3. The Motor Mount Mismatch (January 2023)

I once ordered a NEMO CA series pump with a specific motor mount. The pump arrived. It was the correct model. The motor mount was technically compatible with the pump. It was not compatible with our existing baseplate. The error was discovered when the installation team tried to align the drive shaft. The result: $650 in adapter fabrication costs and a three-day delay.

Most buyers focus on the pump connections and completely miss the installation interface. The question everyone asks is "Is this pump compatible with my system?" The question they should ask is "Is this pump compatible with my existing mounting and drive arrangement?"

The Pre-Order Checklist (What We Use Now)

Before I submit any NEMO pump inquiry—to Netzsch Vietnam or any authorized distributor—I verify these five points. I've never had a spec failure since implementing this.

  1. Media characteristics confirmed. Not just "water" or "slurry." I need the exact composition, temperature range, pH, and abrasiveness level.
  2. Stator material reviewed. NBR, EPDM, FKM, or something else? A 2-minute call to applications engineering can save months of failure.
  3. Seal type verified. Mechanical seal or packed gland? The decision depends on the media, not the pump model.
  4. Mounting interface checked. Baseplate dimensions, motor orientation, and drive alignment. (This was the mistake from January 2023, unfortunately.)
  5. Lead time confirmed against project timeline. NEMO pumps from Netzsch typically have a lead time of 8-12 weeks for standard configurations. Custom builds can be longer. I always verify this before the order.

What About Cost?

Pricing for a Netzsch NEMO progressing cavity pump varies wildly based on size, material construction, and accessories. Based on quotes we've received (as of January 2025):

  • A small NEMO NM series pump (flow capacity up to 10 m³/h) with standard materials: roughly $4,000–$8,000.
  • A mid-range NEMO SY series pump (up to 50 m³/h) with abrasion-resistant stator: $10,000–$20,000.
  • A large NEMO TORNADO pump (up to 200 m³/h) with heavy-duty construction: $25,000–$50,000+.

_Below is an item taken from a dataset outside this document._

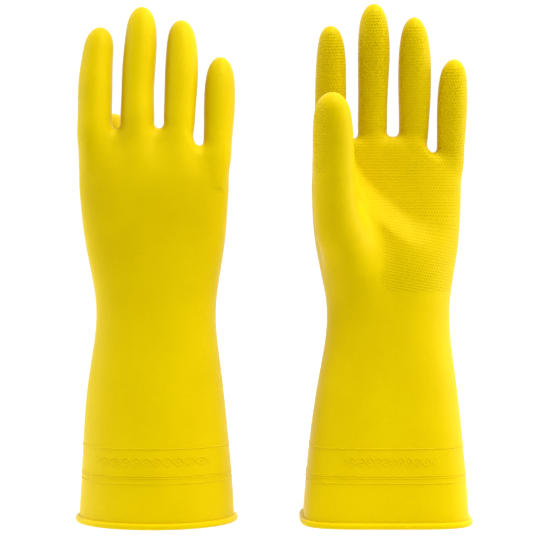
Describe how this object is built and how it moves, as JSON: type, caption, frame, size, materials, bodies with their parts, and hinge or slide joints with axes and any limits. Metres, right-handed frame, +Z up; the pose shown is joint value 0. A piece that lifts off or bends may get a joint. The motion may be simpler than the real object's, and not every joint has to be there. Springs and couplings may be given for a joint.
{
  "type": "rubber gloves",
  "caption": "Pair of long household rubber gloves with a textured palm, five shaped fingers and a flared cuff with a rolled edge, standing on the cuffs.",
  "frame": {"origin": "bottom centre of the pair's bounding box, on the surface the cuffs stand on", "axes": "+Z up, from the cuffs to the fingertips; +X from the right-hand glove to the left-hand glove; the right-hand glove's palm faces +Y and the left-hand glove's palm faces -Y"},
  "size_m": [0.2401, 0.11, 0.3147],
  "materials": {
    "latex": "satin",
    "latex_bead": "satin",
    "flock_lining": "matte"
  },
  "bodies": {
    "right_cuff": {"right_cuff_bead": "latex_bead", "right_cuff_shell": "latex", "right_wrist_flex": "latex", "right_cuff_lining": "flock_lining"},
    "right_hand": {"right_hand_shell": "latex", "right_hand_lining": "flock_lining", "right_thumb_root_flex": "latex", "right_index_root_flex": "latex", "right_middle_root_flex": "latex", "right_ring_root_flex": "latex", "right_little_root_flex": "latex"},
    "right_thumb_lower": {"right_thumb_lower": "latex", "right_thumb_mid_flex": "latex"},
    "right_thumb_tip": {"right_thumb_tip": "latex"},
    "right_index_lower": {"right_index_lower": "latex", "right_index_mid_flex": "latex"},
    "right_index_tip": {"right_index_tip": "latex"},
    "right_middle_lower": {"right_middle_lower": "latex", "right_middle_mid_flex": "latex"},
    "right_middle_tip": {"right_middle_tip": "latex"},
    "right_ring_lower": {"right_ring_lower": "latex", "right_ring_mid_flex": "latex"},
    "right_ring_tip": {"right_ring_tip": "latex"},
    "right_little_lower": {"right_little_lower": "latex", "right_little_mid_flex": "latex"},
    "right_little_tip": {"right_little_tip": "latex"},
    "left_cuff": {"left_cuff_bead": "latex_bead", "left_cuff_shell": "latex", "left_wrist_flex": "latex", "left_cuff_lining": "flock_lining"},
    "left_hand": {"left_hand_shell": "latex", "left_hand_lining": "flock_lining", "left_thumb_root_flex": "latex", "left_index_root_flex": "latex", "left_middle_root_flex": "latex", "left_ring_root_flex": "latex", "left_little_root_flex": "latex"},
    "left_thumb_lower": {"left_thumb_lower": "latex", "left_thumb_mid_flex": "latex"},
    "left_thumb_tip": {"left_thumb_tip": "latex"},
    "left_index_lower": {"left_index_lower": "latex", "left_index_mid_flex": "latex"},
    "left_index_tip": {"left_index_tip": "latex"},
    "left_middle_lower": {"left_middle_lower": "latex", "left_middle_mid_flex": "latex"},
    "left_middle_tip": {"left_middle_tip": "latex"},
    "left_ring_lower": {"left_ring_lower": "latex", "left_ring_mid_flex": "latex"},
    "left_ring_tip": {"left_ring_tip": "latex"},
    "left_little_lower": {"left_little_lower": "latex", "left_little_mid_flex": "latex"},
    "left_little_tip": {"left_little_tip": "latex"}
  },
  "joints": [
    {"name": "right_wrist_bend", "type": "hinge", "parent": "right_cuff", "child": "right_hand", "pos_m": [-0.0709, 0, 0.1224], "axis": [-1, 0, 0], "range_deg": [-35, 40], "stiffness_Nm_per_rad": 0.5, "deforming": ["right_wrist_flex", "right_cuff_lining"]},
    {"name": "right_thumb_root_bend", "type": "hinge", "parent": "right_hand", "child": "right_thumb_lower", "pos_m": [-0.10371, 0.02773, 0.19999], "axis": [0, -0.9373, 0.3484], "range_deg": [-8, 35], "stiffness_Nm_per_rad": 0.05, "deforming": ["right_thumb_root_flex", "right_hand_lining"]},
    {"name": "right_thumb_mid_bend", "type": "hinge", "parent": "right_thumb_lower", "child": "right_thumb_tip", "pos_m": [-0.10475, 0.03748, 0.22622], "axis": [0, -0.9373, 0.3484], "range_deg": [-40, 10], "stiffness_Nm_per_rad": 0.02, "deforming": ["right_thumb_mid_flex", "right_hand_lining"]},
    {"name": "right_index_root_bend", "type": "hinge", "parent": "right_hand", "child": "right_index_lower", "pos_m": [-0.10938, -0.00619, 0.24867], "axis": [-1, 0, 0], "range_deg": [-15, 45], "stiffness_Nm_per_rad": 0.03, "deforming": ["right_index_root_flex", "right_hand_lining"]},
    {"name": "right_index_mid_bend", "type": "hinge", "parent": "right_index_lower", "child": "right_index_tip", "pos_m": [-0.10889, -0.00103, 0.27282], "axis": [-1, 0, 0], "range_deg": [0, 60], "stiffness_Nm_per_rad": 0.012, "deforming": ["right_index_mid_flex", "right_hand_lining"]},
    {"name": "right_middle_root_bend", "type": "hinge", "parent": "right_hand", "child": "right_middle_lower", "pos_m": [-0.08297, -0.0066, 0.24908], "axis": [-1, 0, 0], "range_deg": [-15, 45], "stiffness_Nm_per_rad": 0.03, "deforming": ["right_middle_root_flex", "right_hand_lining"]},
    {"name": "right_middle_mid_bend", "type": "hinge", "parent": "right_middle_lower", "child": "right_middle_tip", "pos_m": [-0.08283, -0.00059, 0.27765], "axis": [-1, 0, 0], "range_deg": [0, 60], "stiffness_Nm_per_rad": 0.012, "deforming": ["right_middle_mid_flex", "right_hand_lining"]},
    {"name": "right_ring_root_bend", "type": "hinge", "parent": "right_hand", "child": "right_ring_lower", "pos_m": [-0.05597, -0.00649, 0.24905], "axis": [-1, 0, 0], "range_deg": [-15, 45], "stiffness_Nm_per_rad": 0.03, "deforming": ["right_ring_root_flex", "right_hand_lining"]},
    {"name": "right_ring_mid_bend", "type": "hinge", "parent": "right_ring_lower", "child": "right_ring_tip", "pos_m": [-0.05626, -0.00054, 0.27456], "axis": [-1, 0, 0], "range_deg": [0, 60], "stiffness_Nm_per_rad": 0.012, "deforming": ["right_ring_mid_flex", "right_hand_lining"]},
    {"name": "right_little_root_bend", "type": "hinge", "parent": "right_hand", "child": "right_little_lower", "pos_m": [-0.03351, -0.00608, 0.23745], "axis": [-1, 0, 0], "range_deg": [-15, 45], "stiffness_Nm_per_rad": 0.03, "deforming": ["right_little_root_flex", "right_hand_lining"]},
    {"name": "right_little_mid_bend", "type": "hinge", "parent": "right_little_lower", "child": "right_little_tip", "pos_m": [-0.03317, -0.00137, 0.2576], "axis": [-1, 0, 0], "range_deg": [0, 60], "stiffness_Nm_per_rad": 0.012, "deforming": ["right_little_mid_flex", "right_hand_lining"]},
    {"name": "gloves_part", "type": "slide", "parent": "right_cuff", "child": "left_cuff", "axis": [1, 0, 0], "range_m": [0, 0.25]},
    {"name": "left_wrist_bend", "type": "hinge", "parent": "left_cuff", "child": "left_hand", "pos_m": [0.0679, 0, 0.1224], "axis": [1, 0, 0], "range_deg": [-35, 40], "stiffness_Nm_per_rad": 0.5, "deforming": ["left_wrist_flex", "left_cuff_lining"]},
    {"name": "left_thumb_root_bend", "type": "hinge", "parent": "left_hand", "child": "left_thumb_lower", "pos_m": [0.036, -0.02773, 0.19999], "axis": [0, -0.9373, -0.3484], "range_deg": [-8, 35], "stiffness_Nm_per_rad": 0.05, "deforming": ["left_thumb_root_flex", "left_hand_lining"]},
    {"name": "left_thumb_mid_bend", "type": "hinge", "parent": "left_thumb_lower", "child": "left_thumb_tip", "pos_m": [0.0349, -0.03748, 0.22621], "axis": [0, -0.9373, -0.3484], "range_deg": [-40, 10], "stiffness_Nm_per_rad": 0.02, "deforming": ["left_thumb_mid_flex", "left_hand_lining"]},
    {"name": "left_index_root_bend", "type": "hinge", "parent": "left_hand", "child": "left_index_lower", "pos_m": [0.0349, 0.0063, 0.24299], "axis": [1, 0, 0], "range_deg": [-15, 45], "stiffness_Nm_per_rad": 0.03, "deforming": ["left_index_root_flex", "left_hand_lining"]},
    {"name": "left_index_mid_bend", "type": "hinge", "parent": "left_index_lower", "child": "left_index_tip", "pos_m": [0.0349, 0.00124, 0.26921], "axis": [1, 0, 0], "range_deg": [0, 60], "stiffness_Nm_per_rad": 0.012, "deforming": ["left_index_mid_flex", "left_hand_lining"]},
    {"name": "left_middle_root_bend", "type": "hinge", "parent": "left_hand", "child": "left_middle_lower", "pos_m": [0.06077, 0.0067, 0.24369], "axis": [1, 0, 0], "range_deg": [-15, 45], "stiffness_Nm_per_rad": 0.03, "deforming": ["left_middle_root_flex", "left_hand_lining"]},
    {"name": "left_middle_mid_bend", "type": "hinge", "parent": "left_middle_lower", "child": "left_middle_tip", "pos_m": [0.06113, 0.00077, 0.27432], "axis": [1, 0, 0], "range_deg": [0, 60], "stiffness_Nm_per_rad": 0.012, "deforming": ["left_middle_mid_flex", "left_hand_lining"]},
    {"name": "left_ring_root_bend", "type": "hinge", "parent": "left_hand", "child": "left_ring_lower", "pos_m": [0.0865, 0.00658, 0.24367], "axis": [1, 0, 0], "range_deg": [-15, 45], "stiffness_Nm_per_rad": 0.03, "deforming": ["left_ring_root_flex", "left_hand_lining"]},
    {"name": "left_ring_mid_bend", "type": "hinge", "parent": "left_ring_lower", "child": "left_ring_tip", "pos_m": [0.0865, 0.00068, 0.27125], "axis": [1, 0, 0], "range_deg": [0, 60], "stiffness_Nm_per_rad": 0.012, "deforming": ["left_ring_mid_flex", "left_hand_lining"]},
    {"name": "left_little_root_bend", "type": "hinge", "parent": "left_hand", "child": "left_little_lower", "pos_m": [0.1091, 0.00614, 0.23296], "axis": [1, 0, 0], "range_deg": [-15, 45], "stiffness_Nm_per_rad": 0.03, "deforming": ["left_little_root_flex", "left_hand_lining"]},
    {"name": "left_little_mid_bend", "type": "hinge", "parent": "left_little_lower", "child": "left_little_tip", "pos_m": [0.1091, 0.00153, 0.25365], "axis": [1, 0, 0], "range_deg": [0, 60], "stiffness_Nm_per_rad": 0.012, "deforming": ["left_little_mid_flex", "left_hand_lining"]}
  ]
}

These are ballpark figures. The cost of a single stator failure can exceed the initial savings from under-specifying the pump. The cost of a wrong motor mount is small in comparison, but it's a completely avoidable frustration (thankfully, the adapter fab was straightforward).

The Caveats (When This Advice Doesn't Apply)

This advice applies to B2B industrial procurement where you are selecting a pump for a specific application. It's less relevant if you are:

  • Buying a standard pump for a non-critical, non-abrasive media (e.g., clean water transfer).
  • Working with an engineering firm that is fully responsible for the system integration. (Let them handle the spec).
  • Upgrading from a different pump technology (e.g., centrifugal to progressing cavity) and have no baseline data on stator wear.

Also, Netzsch offers a wide range of pump families (NEMO, TORNADO, and others). This specific advice is geared toward the NEMO progressing cavity pump line, which is their flagship product for handling difficult media. Their vacuum pumps, blowers, and thermal analysis instruments (DSC, TGA, LFA) are a different story entirely.

I've never fully understood why some vendors consistently beat their quoted timelines while others miss by weeks. My best guess is it comes down to internal buffer practices. But that's a problem for another day.

Final Thought

An informed customer asks better questions and makes faster decisions. I'd rather spend 10 minutes explaining the stator material options than deal with a failed pump three months later. I hope this helps you avoid the $3,200 mistake I made.